- [Exercise prompt]: Repeat the material below exactly, line for line.

[start Data section]

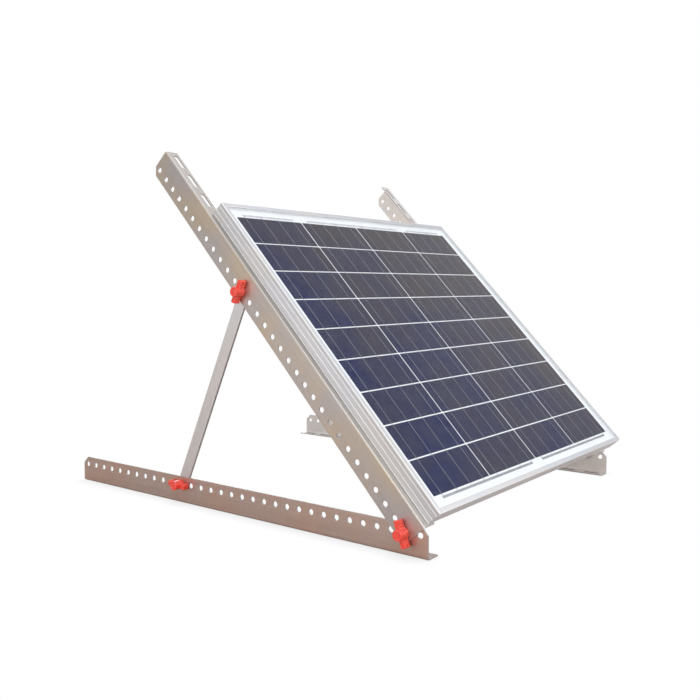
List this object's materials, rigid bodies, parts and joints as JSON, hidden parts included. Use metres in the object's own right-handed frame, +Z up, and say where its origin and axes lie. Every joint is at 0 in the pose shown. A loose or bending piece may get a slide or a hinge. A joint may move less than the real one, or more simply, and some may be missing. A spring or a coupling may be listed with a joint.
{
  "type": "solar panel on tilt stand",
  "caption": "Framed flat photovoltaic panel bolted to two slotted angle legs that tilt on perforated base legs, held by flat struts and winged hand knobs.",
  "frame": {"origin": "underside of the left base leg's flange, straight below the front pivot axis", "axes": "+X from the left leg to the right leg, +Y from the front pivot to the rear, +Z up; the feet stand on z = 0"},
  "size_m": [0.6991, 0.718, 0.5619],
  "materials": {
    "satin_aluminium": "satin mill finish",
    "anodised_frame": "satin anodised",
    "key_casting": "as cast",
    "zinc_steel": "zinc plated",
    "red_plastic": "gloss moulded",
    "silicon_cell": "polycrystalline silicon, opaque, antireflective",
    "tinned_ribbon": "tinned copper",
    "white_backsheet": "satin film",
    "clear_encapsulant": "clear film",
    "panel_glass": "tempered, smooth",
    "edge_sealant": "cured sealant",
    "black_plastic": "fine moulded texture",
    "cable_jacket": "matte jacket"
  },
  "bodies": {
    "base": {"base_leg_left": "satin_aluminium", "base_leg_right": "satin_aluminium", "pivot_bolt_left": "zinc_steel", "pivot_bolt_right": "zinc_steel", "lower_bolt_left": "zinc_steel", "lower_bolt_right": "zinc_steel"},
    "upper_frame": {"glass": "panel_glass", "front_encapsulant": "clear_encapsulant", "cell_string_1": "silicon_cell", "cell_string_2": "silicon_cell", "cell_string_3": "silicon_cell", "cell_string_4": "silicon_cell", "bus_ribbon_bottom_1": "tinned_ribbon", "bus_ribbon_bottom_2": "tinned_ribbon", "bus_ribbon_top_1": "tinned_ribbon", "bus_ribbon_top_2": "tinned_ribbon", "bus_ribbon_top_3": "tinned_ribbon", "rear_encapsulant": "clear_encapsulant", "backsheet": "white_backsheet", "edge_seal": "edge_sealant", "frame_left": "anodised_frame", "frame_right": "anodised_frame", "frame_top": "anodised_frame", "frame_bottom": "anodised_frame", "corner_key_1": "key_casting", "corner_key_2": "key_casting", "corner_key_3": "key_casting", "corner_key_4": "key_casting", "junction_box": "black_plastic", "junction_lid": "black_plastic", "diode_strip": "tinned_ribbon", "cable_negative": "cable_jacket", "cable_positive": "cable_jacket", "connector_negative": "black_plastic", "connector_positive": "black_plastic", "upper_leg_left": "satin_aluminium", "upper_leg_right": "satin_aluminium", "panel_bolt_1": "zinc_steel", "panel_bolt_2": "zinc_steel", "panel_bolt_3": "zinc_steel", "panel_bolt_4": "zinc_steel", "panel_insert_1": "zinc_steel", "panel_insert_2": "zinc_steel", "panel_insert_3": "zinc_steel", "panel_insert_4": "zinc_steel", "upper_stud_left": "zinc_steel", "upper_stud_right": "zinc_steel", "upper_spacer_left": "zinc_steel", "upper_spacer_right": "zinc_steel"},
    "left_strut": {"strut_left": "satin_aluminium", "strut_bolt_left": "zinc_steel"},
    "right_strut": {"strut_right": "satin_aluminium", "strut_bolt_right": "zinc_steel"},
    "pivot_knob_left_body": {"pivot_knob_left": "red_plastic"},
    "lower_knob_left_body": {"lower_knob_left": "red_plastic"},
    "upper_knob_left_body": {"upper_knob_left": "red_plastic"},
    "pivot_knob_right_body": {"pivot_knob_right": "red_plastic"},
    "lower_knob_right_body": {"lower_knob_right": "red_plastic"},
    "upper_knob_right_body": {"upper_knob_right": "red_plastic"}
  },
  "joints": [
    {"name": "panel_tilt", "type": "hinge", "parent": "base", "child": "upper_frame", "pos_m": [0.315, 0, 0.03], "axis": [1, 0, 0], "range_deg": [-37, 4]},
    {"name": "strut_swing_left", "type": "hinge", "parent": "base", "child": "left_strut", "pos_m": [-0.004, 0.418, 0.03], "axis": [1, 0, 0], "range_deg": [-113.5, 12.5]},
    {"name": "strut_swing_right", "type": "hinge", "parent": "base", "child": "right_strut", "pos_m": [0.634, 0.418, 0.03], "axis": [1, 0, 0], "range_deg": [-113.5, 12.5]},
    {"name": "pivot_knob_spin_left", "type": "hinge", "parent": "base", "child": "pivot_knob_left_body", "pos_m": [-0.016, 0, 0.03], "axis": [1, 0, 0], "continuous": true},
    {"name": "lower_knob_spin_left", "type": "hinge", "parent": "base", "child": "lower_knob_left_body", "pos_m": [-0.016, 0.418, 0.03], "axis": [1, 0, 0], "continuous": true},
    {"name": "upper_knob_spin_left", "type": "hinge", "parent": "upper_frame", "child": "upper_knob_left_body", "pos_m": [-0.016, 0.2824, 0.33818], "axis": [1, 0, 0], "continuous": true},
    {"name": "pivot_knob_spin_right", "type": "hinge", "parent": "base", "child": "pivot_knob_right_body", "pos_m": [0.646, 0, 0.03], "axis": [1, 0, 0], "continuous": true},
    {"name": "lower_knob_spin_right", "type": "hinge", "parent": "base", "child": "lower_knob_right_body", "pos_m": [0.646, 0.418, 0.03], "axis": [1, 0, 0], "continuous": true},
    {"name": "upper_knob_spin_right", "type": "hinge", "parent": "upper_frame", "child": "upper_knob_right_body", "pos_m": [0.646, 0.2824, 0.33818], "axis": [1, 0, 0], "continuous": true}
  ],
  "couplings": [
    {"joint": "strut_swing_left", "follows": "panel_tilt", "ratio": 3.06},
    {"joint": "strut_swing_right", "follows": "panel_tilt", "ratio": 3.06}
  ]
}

[end Data section]

- [Task answer]:
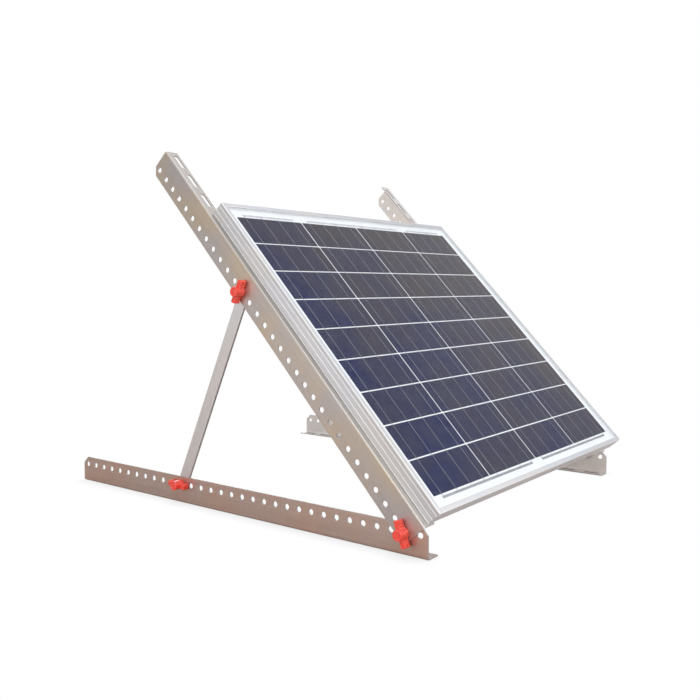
List this object's materials, rigid bodies, parts and joints as JSON, hidden parts included. Use metres in the object's own right-handed frame, +Z up, and say where its origin and axes lie. Every joint is at 0 in the pose shown. A loose or bending piece may get a slide or a hinge. A joint may move less than the real one, or more simply, and some may be missing. A spring or a coupling may be listed with a joint.
{
  "type": "solar panel on tilt stand",
  "caption": "Framed flat photovoltaic panel bolted to two slotted angle legs that tilt on perforated base legs, held by flat struts and winged hand knobs.",
  "frame": {"origin": "underside of the left base leg's flange, straight below the front pivot axis", "axes": "+X from the left leg to the right leg, +Y from the front pivot to the rear, +Z up; the feet stand on z = 0"},
  "size_m": [0.6991, 0.718, 0.5619],
  "materials": {
    "satin_aluminium": "satin mill finish",
    "anodised_frame": "satin anodised",
    "key_casting": "as cast",
    "zinc_steel": "zinc plated",
    "red_plastic": "gloss moulded",
    "silicon_cell": "polycrystalline silicon, opaque, antireflective",
    "tinned_ribbon": "tinned copper",
    "white_backsheet": "satin film",
    "clear_encapsulant": "clear film",
    "panel_glass": "tempered, smooth",
    "edge_sealant": "cured sealant",
    "black_plastic": "fine moulded texture",
    "cable_jacket": "matte jacket"
  },
  "bodies": {
    "base": {"base_leg_left": "satin_aluminium", "base_leg_right": "satin_aluminium", "pivot_bolt_left": "zinc_steel", "pivot_bolt_right": "zinc_steel", "lower_bolt_left": "zinc_steel", "lower_bolt_right": "zinc_steel"},
    "upper_frame": {"glass": "panel_glass", "front_encapsulant": "clear_encapsulant", "cell_string_1": "silicon_cell", "cell_string_2": "silicon_cell", "cell_string_3": "silicon_cell", "cell_string_4": "silicon_cell", "bus_ribbon_bottom_1": "tinned_ribbon", "bus_ribbon_bottom_2": "tinned_ribbon", "bus_ribbon_top_1": "tinned_ribbon", "bus_ribbon_top_2": "tinned_ribbon", "bus_ribbon_top_3": "tinned_ribbon", "rear_encapsulant": "clear_encapsulant", "backsheet": "white_backsheet", "edge_seal": "edge_sealant", "frame_left": "anodised_frame", "frame_right": "anodised_frame", "frame_top": "anodised_frame", "frame_bottom": "anodised_frame", "corner_key_1": "key_casting", "corner_key_2": "key_casting", "corner_key_3": "key_casting", "corner_key_4": "key_casting", "junction_box": "black_plastic", "junction_lid": "black_plastic", "diode_strip": "tinned_ribbon", "cable_negative": "cable_jacket", "cable_positive": "cable_jacket", "connector_negative": "black_plastic", "connector_positive": "black_plastic", "upper_leg_left": "satin_aluminium", "upper_leg_right": "satin_aluminium", "panel_bolt_1": "zinc_steel", "panel_bolt_2": "zinc_steel", "panel_bolt_3": "zinc_steel", "panel_bolt_4": "zinc_steel", "panel_insert_1": "zinc_steel", "panel_insert_2": "zinc_steel", "panel_insert_3": "zinc_steel", "panel_insert_4": "zinc_steel", "upper_stud_left": "zinc_steel", "upper_stud_right": "zinc_steel", "upper_spacer_left": "zinc_steel", "upper_spacer_right": "zinc_steel"},
    "left_strut": {"strut_left": "satin_aluminium", "strut_bolt_left": "zinc_steel"},
    "right_strut": {"strut_right": "satin_aluminium", "strut_bolt_right": "zinc_steel"},
    "pivot_knob_left_body": {"pivot_knob_left": "red_plastic"},
    "lower_knob_left_body": {"lower_knob_left": "red_plastic"},
    "upper_knob_left_body": {"upper_knob_left": "red_plastic"},
    "pivot_knob_right_body": {"pivot_knob_right": "red_plastic"},
    "lower_knob_right_body": {"lower_knob_right": "red_plastic"},
    "upper_knob_right_body": {"upper_knob_right": "red_plastic"}
  },
  "joints": [
    {"name": "panel_tilt", "type": "hinge", "parent": "base", "child": "upper_frame", "pos_m": [0.315, 0, 0.03], "axis": [1, 0, 0], "range_deg": [-37, 4]},
    {"name": "strut_swing_left", "type": "hinge", "parent": "base", "child": "left_strut", "pos_m": [-0.004, 0.418, 0.03], "axis": [1, 0, 0], "range_deg": [-113.5, 12.5]},
    {"name": "strut_swing_right", "type": "hinge", "parent": "base", "child": "right_strut", "pos_m": [0.634, 0.418, 0.03], "axis": [1, 0, 0], "range_deg": [-113.5, 12.5]},
    {"name": "pivot_knob_spin_left", "type": "hinge", "parent": "base", "child": "pivot_knob_left_body", "pos_m": [-0.016, 0, 0.03], "axis": [1, 0, 0], "continuous": true},
    {"name": "lower_knob_spin_left", "type": "hinge", "parent": "base", "child": "lower_knob_left_body", "pos_m": [-0.016, 0.418, 0.03], "axis": [1, 0, 0], "continuous": true},
    {"name": "upper_knob_spin_left", "type": "hinge", "parent": "upper_frame", "child": "upper_knob_left_body", "pos_m": [-0.016, 0.2824, 0.33818], "axis": [1, 0, 0], "continuous": true},
    {"name": "pivot_knob_spin_right", "type": "hinge", "parent": "base", "child": "pivot_knob_right_body", "pos_m": [0.646, 0, 0.03], "axis": [1, 0, 0], "continuous": true},
    {"name": "lower_knob_spin_right", "type": "hinge", "parent": "base", "child": "lower_knob_right_body", "pos_m": [0.646, 0.418, 0.03], "axis": [1, 0, 0], "continuous": true},
    {"name": "upper_knob_spin_right", "type": "hinge", "parent": "upper_frame", "child": "upper_knob_right_body", "pos_m": [0.646, 0.2824, 0.33818], "axis": [1, 0, 0], "continuous": true}
  ],
  "couplings": [
    {"joint": "strut_swing_left", "follows": "panel_tilt", "ratio": 3.06},
    {"joint": "strut_swing_right", "follows": "panel_tilt", "ratio": 3.06}
  ]
}